→ Exercise prompt
Please copy all the lines that follow, word for word.
>>>>>
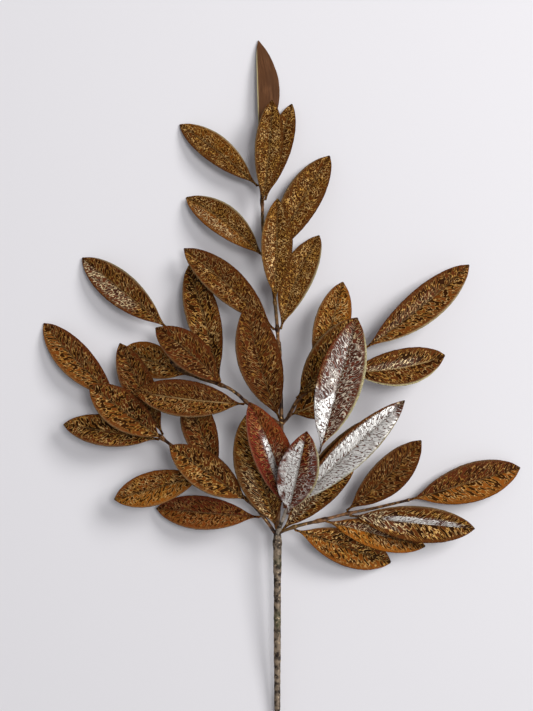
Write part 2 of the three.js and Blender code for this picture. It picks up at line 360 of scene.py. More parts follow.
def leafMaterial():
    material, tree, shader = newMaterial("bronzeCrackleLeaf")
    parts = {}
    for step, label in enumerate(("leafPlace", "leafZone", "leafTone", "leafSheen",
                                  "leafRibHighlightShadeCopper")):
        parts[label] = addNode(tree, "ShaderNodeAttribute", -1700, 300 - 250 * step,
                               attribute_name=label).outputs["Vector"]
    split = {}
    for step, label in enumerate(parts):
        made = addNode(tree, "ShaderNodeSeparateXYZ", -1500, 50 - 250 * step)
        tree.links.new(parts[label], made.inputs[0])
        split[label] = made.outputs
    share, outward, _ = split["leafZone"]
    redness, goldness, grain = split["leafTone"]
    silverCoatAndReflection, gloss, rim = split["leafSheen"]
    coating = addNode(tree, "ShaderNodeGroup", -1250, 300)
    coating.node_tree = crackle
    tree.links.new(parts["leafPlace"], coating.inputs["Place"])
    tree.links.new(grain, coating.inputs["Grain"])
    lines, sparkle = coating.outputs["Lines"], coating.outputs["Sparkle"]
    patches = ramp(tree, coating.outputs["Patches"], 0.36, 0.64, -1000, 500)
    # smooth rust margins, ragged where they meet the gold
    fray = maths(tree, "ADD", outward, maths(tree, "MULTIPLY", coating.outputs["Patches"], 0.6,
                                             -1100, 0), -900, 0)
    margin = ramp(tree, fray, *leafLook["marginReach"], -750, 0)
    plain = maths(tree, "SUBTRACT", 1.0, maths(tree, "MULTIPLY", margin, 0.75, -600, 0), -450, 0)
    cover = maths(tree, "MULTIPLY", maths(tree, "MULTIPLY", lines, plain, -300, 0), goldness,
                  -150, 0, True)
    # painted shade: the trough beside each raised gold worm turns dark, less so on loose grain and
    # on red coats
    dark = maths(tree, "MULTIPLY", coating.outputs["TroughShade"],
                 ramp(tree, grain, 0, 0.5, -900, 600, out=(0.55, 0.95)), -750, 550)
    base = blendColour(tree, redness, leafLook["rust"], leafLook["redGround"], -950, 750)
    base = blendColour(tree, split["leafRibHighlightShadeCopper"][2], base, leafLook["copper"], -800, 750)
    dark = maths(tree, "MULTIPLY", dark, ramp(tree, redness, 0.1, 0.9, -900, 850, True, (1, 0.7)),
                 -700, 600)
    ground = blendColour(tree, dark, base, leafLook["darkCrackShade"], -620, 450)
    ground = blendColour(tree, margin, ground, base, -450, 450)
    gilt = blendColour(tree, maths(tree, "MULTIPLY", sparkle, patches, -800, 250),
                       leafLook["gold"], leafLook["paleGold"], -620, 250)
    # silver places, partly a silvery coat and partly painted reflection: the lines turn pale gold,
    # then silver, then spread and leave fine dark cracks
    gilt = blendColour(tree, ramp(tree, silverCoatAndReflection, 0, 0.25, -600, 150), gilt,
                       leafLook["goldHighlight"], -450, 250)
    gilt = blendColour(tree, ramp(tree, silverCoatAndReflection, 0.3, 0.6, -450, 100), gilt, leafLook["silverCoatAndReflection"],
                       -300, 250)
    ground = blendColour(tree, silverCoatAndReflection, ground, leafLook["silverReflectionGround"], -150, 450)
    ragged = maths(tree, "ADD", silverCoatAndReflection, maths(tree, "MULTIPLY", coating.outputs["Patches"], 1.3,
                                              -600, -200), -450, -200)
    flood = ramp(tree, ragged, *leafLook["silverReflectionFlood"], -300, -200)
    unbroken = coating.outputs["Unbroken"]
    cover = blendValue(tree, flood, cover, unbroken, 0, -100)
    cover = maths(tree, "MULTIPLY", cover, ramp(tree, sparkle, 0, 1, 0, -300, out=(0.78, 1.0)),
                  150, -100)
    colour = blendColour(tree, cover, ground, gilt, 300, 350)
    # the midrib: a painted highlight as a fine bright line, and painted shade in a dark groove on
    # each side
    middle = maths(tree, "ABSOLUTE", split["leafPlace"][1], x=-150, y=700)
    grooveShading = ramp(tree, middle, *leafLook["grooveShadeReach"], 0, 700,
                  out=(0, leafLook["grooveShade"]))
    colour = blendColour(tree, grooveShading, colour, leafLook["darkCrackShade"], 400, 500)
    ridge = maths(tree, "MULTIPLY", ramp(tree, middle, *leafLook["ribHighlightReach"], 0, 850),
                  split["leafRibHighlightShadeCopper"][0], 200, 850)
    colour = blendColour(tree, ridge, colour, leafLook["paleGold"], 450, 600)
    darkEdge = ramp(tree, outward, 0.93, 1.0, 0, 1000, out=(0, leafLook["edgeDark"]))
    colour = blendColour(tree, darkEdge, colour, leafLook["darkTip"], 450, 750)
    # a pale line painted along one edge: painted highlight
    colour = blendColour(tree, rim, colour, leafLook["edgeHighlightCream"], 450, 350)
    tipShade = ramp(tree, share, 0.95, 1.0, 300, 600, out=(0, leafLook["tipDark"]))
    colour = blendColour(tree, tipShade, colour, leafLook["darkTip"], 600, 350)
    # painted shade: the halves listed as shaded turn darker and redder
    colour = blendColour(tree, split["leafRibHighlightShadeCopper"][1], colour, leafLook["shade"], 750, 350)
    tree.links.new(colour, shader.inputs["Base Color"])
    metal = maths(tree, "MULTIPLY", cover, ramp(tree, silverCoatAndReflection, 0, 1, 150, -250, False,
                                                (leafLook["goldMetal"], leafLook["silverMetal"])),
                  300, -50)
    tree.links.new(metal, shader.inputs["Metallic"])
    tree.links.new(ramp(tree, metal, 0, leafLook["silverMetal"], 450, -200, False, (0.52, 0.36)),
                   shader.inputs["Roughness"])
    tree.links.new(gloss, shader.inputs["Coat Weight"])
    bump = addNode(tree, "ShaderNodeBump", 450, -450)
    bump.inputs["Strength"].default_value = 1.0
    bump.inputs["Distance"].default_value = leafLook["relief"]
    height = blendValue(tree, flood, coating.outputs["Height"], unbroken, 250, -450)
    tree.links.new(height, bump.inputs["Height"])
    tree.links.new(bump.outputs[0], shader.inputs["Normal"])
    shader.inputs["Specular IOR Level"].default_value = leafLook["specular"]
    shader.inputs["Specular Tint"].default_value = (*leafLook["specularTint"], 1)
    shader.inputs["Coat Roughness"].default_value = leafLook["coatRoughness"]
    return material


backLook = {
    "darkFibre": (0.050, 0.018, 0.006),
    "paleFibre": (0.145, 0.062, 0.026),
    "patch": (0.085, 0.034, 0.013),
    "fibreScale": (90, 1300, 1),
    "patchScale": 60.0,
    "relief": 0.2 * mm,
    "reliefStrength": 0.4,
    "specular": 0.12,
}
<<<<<
→ The completed task
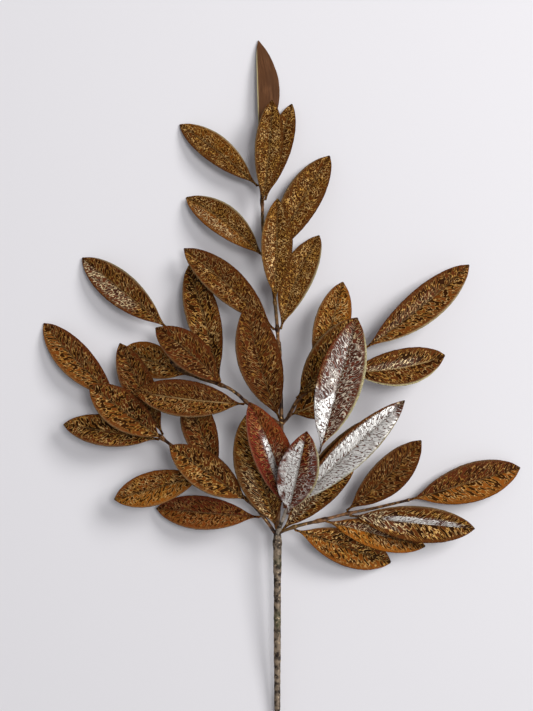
Write part 2 of the three.js and Blender code for this picture. It picks up at line 360 of scene.py. More parts follow.
def leafMaterial():
    material, tree, shader = newMaterial("bronzeCrackleLeaf")
    parts = {}
    for step, label in enumerate(("leafPlace", "leafZone", "leafTone", "leafSheen",
                                  "leafRibHighlightShadeCopper")):
        parts[label] = addNode(tree, "ShaderNodeAttribute", -1700, 300 - 250 * step,
                               attribute_name=label).outputs["Vector"]
    split = {}
    for step, label in enumerate(parts):
        made = addNode(tree, "ShaderNodeSeparateXYZ", -1500, 50 - 250 * step)
        tree.links.new(parts[label], made.inputs[0])
        split[label] = made.outputs
    share, outward, _ = split["leafZone"]
    redness, goldness, grain = split["leafTone"]
    silverCoatAndReflection, gloss, rim = split["leafSheen"]
    coating = addNode(tree, "ShaderNodeGroup", -1250, 300)
    coating.node_tree = crackle
    tree.links.new(parts["leafPlace"], coating.inputs["Place"])
    tree.links.new(grain, coating.inputs["Grain"])
    lines, sparkle = coating.outputs["Lines"], coating.outputs["Sparkle"]
    patches = ramp(tree, coating.outputs["Patches"], 0.36, 0.64, -1000, 500)
    # smooth rust margins, ragged where they meet the gold
    fray = maths(tree, "ADD", outward, maths(tree, "MULTIPLY", coating.outputs["Patches"], 0.6,
                                             -1100, 0), -900, 0)
    margin = ramp(tree, fray, *leafLook["marginReach"], -750, 0)
    plain = maths(tree, "SUBTRACT", 1.0, maths(tree, "MULTIPLY", margin, 0.75, -600, 0), -450, 0)
    cover = maths(tree, "MULTIPLY", maths(tree, "MULTIPLY", lines, plain, -300, 0), goldness,
                  -150, 0, True)
    # painted shade: the trough beside each raised gold worm turns dark, less so on loose grain and
    # on red coats
    dark = maths(tree, "MULTIPLY", coating.outputs["TroughShade"],
                 ramp(tree, grain, 0, 0.5, -900, 600, out=(0.55, 0.95)), -750, 550)
    base = blendColour(tree, redness, leafLook["rust"], leafLook["redGround"], -950, 750)
    base = blendColour(tree, split["leafRibHighlightShadeCopper"][2], base, leafLook["copper"], -800, 750)
    dark = maths(tree, "MULTIPLY", dark, ramp(tree, redness, 0.1, 0.9, -900, 850, True, (1, 0.7)),
                 -700, 600)
    ground = blendColour(tree, dark, base, leafLook["darkCrackShade"], -620, 450)
    ground = blendColour(tree, margin, ground, base, -450, 450)
    gilt = blendColour(tree, maths(tree, "MULTIPLY", sparkle, patches, -800, 250),
                       leafLook["gold"], leafLook["paleGold"], -620, 250)
    # silver places, partly a silvery coat and partly painted reflection: the lines turn pale gold,
    # then silver, then spread and leave fine dark cracks
    gilt = blendColour(tree, ramp(tree, silverCoatAndReflection, 0, 0.25, -600, 150), gilt,
                       leafLook["goldHighlight"], -450, 250)
    gilt = blendColour(tree, ramp(tree, silverCoatAndReflection, 0.3, 0.6, -450, 100), gilt, leafLook["silverCoatAndReflection"],
                       -300, 250)
    ground = blendColour(tree, silverCoatAndReflection, ground, leafLook["silverReflectionGround"], -150, 450)
    ragged = maths(tree, "ADD", silverCoatAndReflection, maths(tree, "MULTIPLY", coating.outputs["Patches"], 1.3,
                                              -600, -200), -450, -200)
    flood = ramp(tree, ragged, *leafLook["silverReflectionFlood"], -300, -200)
    unbroken = coating.outputs["Unbroken"]
    cover = blendValue(tree, flood, cover, unbroken, 0, -100)
    cover = maths(tree, "MULTIPLY", cover, ramp(tree, sparkle, 0, 1, 0, -300, out=(0.78, 1.0)),
                  150, -100)
    colour = blendColour(tree, cover, ground, gilt, 300, 350)
    # the midrib: a painted highlight as a fine bright line, and painted shade in a dark groove on
    # each side
    middle = maths(tree, "ABSOLUTE", split["leafPlace"][1], x=-150, y=700)
    grooveShading = ramp(tree, middle, *leafLook["grooveShadeReach"], 0, 700,
                  out=(0, leafLook["grooveShade"]))
    colour = blendColour(tree, grooveShading, colour, leafLook["darkCrackShade"], 400, 500)
    ridge = maths(tree, "MULTIPLY", ramp(tree, middle, *leafLook["ribHighlightReach"], 0, 850),
                  split["leafRibHighlightShadeCopper"][0], 200, 850)
    colour = blendColour(tree, ridge, colour, leafLook["paleGold"], 450, 600)
    darkEdge = ramp(tree, outward, 0.93, 1.0, 0, 1000, out=(0, leafLook["edgeDark"]))
    colour = blendColour(tree, darkEdge, colour, leafLook["darkTip"], 450, 750)
    # a pale line painted along one edge: painted highlight
    colour = blendColour(tree, rim, colour, leafLook["edgeHighlightCream"], 450, 350)
    tipShade = ramp(tree, share, 0.95, 1.0, 300, 600, out=(0, leafLook["tipDark"]))
    colour = blendColour(tree, tipShade, colour, leafLook["darkTip"], 600, 350)
    # painted shade: the halves listed as shaded turn darker and redder
    colour = blendColour(tree, split["leafRibHighlightShadeCopper"][1], colour, leafLook["shade"], 750, 350)
    tree.links.new(colour, shader.inputs["Base Color"])
    metal = maths(tree, "MULTIPLY", cover, ramp(tree, silverCoatAndReflection, 0, 1, 150, -250, False,
                                                (leafLook["goldMetal"], leafLook["silverMetal"])),
                  300, -50)
    tree.links.new(metal, shader.inputs["Metallic"])
    tree.links.new(ramp(tree, metal, 0, leafLook["silverMetal"], 450, -200, False, (0.52, 0.36)),
                   shader.inputs["Roughness"])
    tree.links.new(gloss, shader.inputs["Coat Weight"])
    bump = addNode(tree, "ShaderNodeBump", 450, -450)
    bump.inputs["Strength"].default_value = 1.0
    bump.inputs["Distance"].default_value = leafLook["relief"]
    height = blendValue(tree, flood, coating.outputs["Height"], unbroken, 250, -450)
    tree.links.new(height, bump.inputs["Height"])
    tree.links.new(bump.outputs[0], shader.inputs["Normal"])
    shader.inputs["Specular IOR Level"].default_value = leafLook["specular"]
    shader.inputs["Specular Tint"].default_value = (*leafLook["specularTint"], 1)
    shader.inputs["Coat Roughness"].default_value = leafLook["coatRoughness"]
    return material


backLook = {
    "darkFibre": (0.050, 0.018, 0.006),
    "paleFibre": (0.145, 0.062, 0.026),
    "patch": (0.085, 0.034, 0.013),
    "fibreScale": (90, 1300, 1),
    "patchScale": 60.0,
    "relief": 0.2 * mm,
    "reliefStrength": 0.4,
    "specular": 0.12,
}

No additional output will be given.